The real question is how much supply comes the marketplace. And that's something I can't control. If you look at Longji now, I think they're making commitments at the mono wafer level. I think going up to 65 gigawatts by, you know, 2021, which, you know, I think the last number that I remember was something closer to 45. So those numbers that they continue to add capacity.

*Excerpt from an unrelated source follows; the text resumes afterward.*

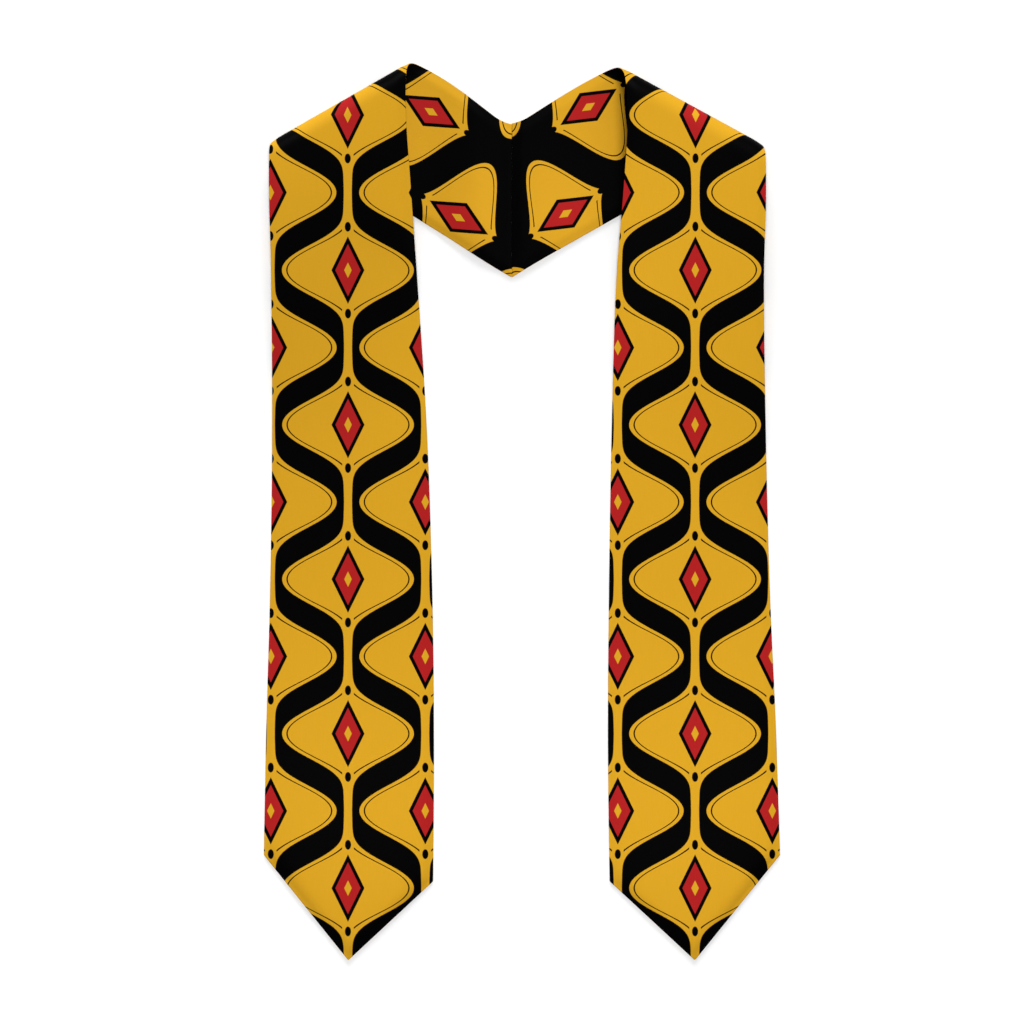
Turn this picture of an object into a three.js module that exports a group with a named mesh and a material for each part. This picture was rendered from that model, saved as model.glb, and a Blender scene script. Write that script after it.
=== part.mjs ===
// A graduation stole laid out flat, in millimetres, +Z up.
//
// The stole is two straight halves, each an outer layer and a lining, joined at a
// slanted seam in the middle of the back. It lies on its back: the two front panels
// run towards -Y and end in points, and each half turns over a soft roll at the
// shoulder, so that at the neck it comes back underneath with its lining upwards.
//
// Each half is cut flat first. In the flat cut "across" runs from the panel's middle
// line towards the neck, and "along" runs from the level of the point up to the back
// seam. The flat cut is then carried over the roll, and each layer gets its wall.

import * as THREE from "three";

// Driving sizes of the cut
const END_WIDTH = 144.5; // across a panel where its point begins
const OUTER_POINT_DEPTH = 90; // from the outer corner down to the point
const INNER_POINT_DEPTH = 67.5; // from the inner corner down to the point
const PANEL_SPACING = 296.3; // between the middle lines of the two panels
const SEAM_SHIFT = -8.3; // the back seam lies this far from midway between them
const NOTCH_FILL = 4; // the neck edge rises this much to round the notch at the seam
const NOTCH_REACH = 15; // and begins to do so this far from the seam

// Driving sizes of the cloth
const LAYER_WALL = 1.0; // each layer, with half of the stiffening inside it
const LAYER_GAP = 0.3; // between the outer layer and the lining
const SEAM_GAP = 0.3; // between the two halves at the back seam
const STACK_GAP = 0.6; // between a front panel and the neck piece under it

// Driving sizes of the lay
const LEFT_DROP = 737; // from the left point's level up to the shoulder's outline, mid panel
const RIGHT_DROP = 728.4; // and the same on the right
const LEFT_ROLL = 12.5; // how far the left shoulder's turn bulges out, to mid cloth
const RIGHT_ROLL = 16; // the right shoulder is left fuller
const LEFT_REACH = 240; // the left panel comes down from the top of its turn over this length
const RIGHT_REACH = 280; // and the right one over this length
const EDGE_MARGIN = 9; // a panel stays level this far past the edge that it covers
const EDGE_EASE = 32; // and then comes down to the floor over this length
const SEAM_FOLD_RISE = 4.2; // height of the soft folds beside the back seam

// slope: of the shoulder against the panel's width, in degrees
const HALVES = {
  left: { mirror: -1, slope: 29.8, drop: LEFT_DROP, roll: LEFT_ROLL, reach: LEFT_REACH },
  right: { mirror: 1, slope: 28.6, drop: RIGHT_DROP, roll: RIGHT_ROLL, reach: RIGHT_REACH },
};

// Sections of the flat cut. along: 0 at the point's level, 1 at the shoulder's
// outline and 2 at the back seam, all on the middle line. The other columns are the
// edges' places across, as shares of END_WIDTH, with the outer edges below zero.
const SECTIONS = [
  { along: 0.0, leftOuter: -0.505, leftInner: 0.5, rightOuter: -0.514, rightInner: 0.5 },
  { along: 0.25, leftOuter: -0.487, leftInner: 0.507, rightOuter: -0.484, rightInner: 0.514 },
  { along: 0.43, leftOuter: -0.462, leftInner: 0.497, rightOuter: -0.445, rightInner: 0.508 },
  { along: 0.62, leftOuter: -0.45, leftInner: 0.464, rightOuter: -0.419, rightInner: 0.492 },
  { along: 0.8, leftOuter: -0.455, leftInner: 0.405, rightOuter: -0.406, rightInner: 0.465 },
  { along: 0.9, leftOuter: -0.467, leftInner: 0.37, rightOuter: -0.418, rightInner: 0.425 },
  { along: 1.0, leftOuter: -0.46, leftInner: 0.34, rightOuter: -0.407, rightInner: 0.398 },
  { along: 1.4, leftOuter: -0.429, leftInner: 0.361, rightOuter: -0.341, rightInner: 0.452 },
  { along: 1.8, leftOuter: -0.434, leftInner: 0.315, rightOuter: -0.304, rightInner: 0.46 },
  { along: 2.25, leftOuter: -0.453, leftInner: 0.287, rightOuter: -0.276, rightInner: 0.462 },
];

// Soft folds that run beside the back seam. fromSeam, near and far are shares of
// END_WIDTH: the crest's distance from the seam, and how far the fold runs out
// towards the seam and away from it. rise is a share of SEAM_FOLD_RISE.
const SEAM_FOLDS = {
  left: [{ fromSeam: 0.22, near: 0.17, far: 0.3, rise: 1.0 }],
  right: [{ fromSeam: 0.065, near: 0.055, far: 0.4, rise: 0.57 }],
};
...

And so it's hard to determine what's going to happen on supply side. But we do though and what our objective is is is we need to create a technology advantage and separation to have the lowest cost product in the marketplace and to have the highest energy entitlement that are able to capture that our competitors can and that's what we continue to do. We've been successful doing that in the past and the challenges in front of us were probably even greater than maybe they have been historically, but that's why we made the decision to shift to Series 6, which gives us the best potential of position of strength and to grow this company and and to capture scale and drive through and leverage against our fixed operating cost and manage the business from continuing to manage the business on balanced business model of growth liquidity, profitability. I mean, that's the core tenets of what we try to do. And, and, you know, when we're staying the course in that regard, As we look across the horizon, we feel very comfortable, but we know this will continue to be a very challenging and demanding market.

Speaker 1

This concludes today's conference call. You may now disconnect.